Fanny Petitbon of environmental organisation 350.org argues that this is like putting a “band-aid on a gaping wound”.
“If G7 countries are serious about stabilising the market, they need to stop protecting profits and start taxing companies that fuel the climate crisis,” she says.
“Working people shouldn’t be paying the price while oil majors treat the war in the Middle East like a winning lottery ticket.”
Do fossil fuel giants pass taxes onto consumers?
It’s logical to worry that if fossil fuel giants, like Aramco and Gazprom, had reduced profits due to higher tax they would charge their customers more to make up for the shortfall - resulting in higher bills for consumers.
But analysis from CAN Europe found this is unlikely to happen: “Economic evidence shows that profit taxes, unlike consumption taxes, are generally not passed on to consumers or other companies, as prices are driven primarily by fuel costs, market design and infrastructure constraints rather than corporate taxation. And there is no significant correlation between higher corporate taxes and higher electricity prices across EU countries.”

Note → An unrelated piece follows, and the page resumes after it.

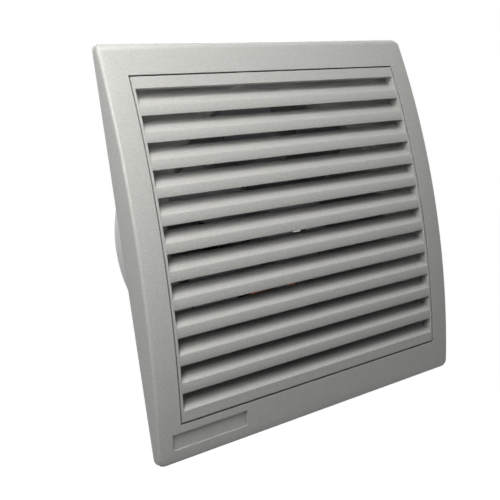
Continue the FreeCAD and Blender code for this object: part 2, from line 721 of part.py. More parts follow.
# Sintered bushes, a running fit on the shaft.
keep(turned("front_bush", ring("shaft_radius + bush_gap", "bush_radius", BUSH_FRONT, "stack_front")),
     "front_bush")
keep(turned("rear_bush", ring("shaft_radius + bush_gap", "bush_radius", STACK_REAR, BUSH_REAR)), "rear_bush")

# Motor screws: two long hexagon-headed screws through brackets and stack into the spider.
screws = []
for side in (-1, 1):
    across = f"{side} * {SCREW_X}"
    shank = rod(f"motor_screw_shank_{side + 2}", "motor_screw_radius", "spider_front",
                f"{REAR_BAR} + motor_screw_head / 2", across)
    head = hexagon(f"motor_screw_head_{side + 2}", "motor_screw_flats", REAR_BAR,
                   f"{REAR_BAR} + motor_screw_head", across)
    screws.append(fused(f"motor_screw_{side + 2}", [shank, head]))
keep(group("motor_screws", screws), "motor_screws")

# Terminal block: a moulded block on the base plate, left of the opening, with a brass insert in
# each of its ways.
BLOCK_FRONT = f"({BASE_FRONT} - terminal_depth)"
WAY_Y = f"({BASE_FRONT} - terminal_depth * 0.4)"
WAY_HALF = "(insert_width / 2 + insert_gap)"
block_solid = box("terminal_solid", f"{STRIP_X} - terminal_height / 2", f"{STRIP_X} + terminal_height / 2",
                  BLOCK_FRONT, BASE_FRONT, "terminal_low", BLOCK_HIGH)
ways = []
inserts = []
for index in range(SIZES["terminal_count"]):
    at = f"(terminal_low + terminal_cell * ({index} + 0.5))"
    ways.append(box(f"terminal_way_{index + 1}", f"{STRIP_X} - terminal_height", f"{STRIP_X} + terminal_height",
                    f"{WAY_Y} - {WAY_HALF}", f"{WAY_Y} + {WAY_HALF}", f"{at} - {WAY_HALF}",
                    f"{at} + {WAY_HALF}"))
    ways.append(rod(f"terminal_well_{index + 1}", "well_radius", f"{BLOCK_FRONT} - past", WAY_Y, STRIP_X, at))
    insert = box(f"insert_solid_{index + 1}", f"{STRIP_X} - insert_length / 2", f"{STRIP_X} + insert_length / 2",
                 f"{WAY_Y} - insert_width / 2", f"{WAY_Y} + insert_width / 2",
                 f"{at} - insert_width / 2", f"{at} + insert_width / 2")
    bore = cross_rod(f"insert_bore_{index + 1}", "insert_bore", f"{STRIP_X} - insert_length",
                     f"{STRIP_X} + insert_length", WAY_Y, at)
    inserts.append(cut(f"insert_{index + 1}", insert, [bore]))
keep(cut("terminal_block", block_solid, ways), "terminal_block")
keep(group("terminal_inserts", inserts), "terminal_inserts")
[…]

Permanent windfall taxes are the answer
During Europe’s last big energy shock, after the outbreak of the Ukraine war in 2022, the bloc introduced a ‘solidarity contribution’ - a temporary windfall tax on fossil fuel profits to help shield households and companies from inflationary energy prices. It raised €28bn, mostly used by EU member states to financially support energy consumers, particularly vulnerable households.
Many climate-aligned organisations have called for this windfall tax to be brought back and made permanent, creating funds to drive the clean energy transition.
“In the short term, cutting electricity taxes and introducing targeted support measures funded by taxing the excess profits being made by the fossil fuel industry can give people breathing space for now. But in the long run, fossil fuel profits should be taxed permanently which can be used for future proofing Europe’s energy system through investing in renewables, efficiency, grids and electrification,” says Seda Orhan, Head of Energy at CAN Europe.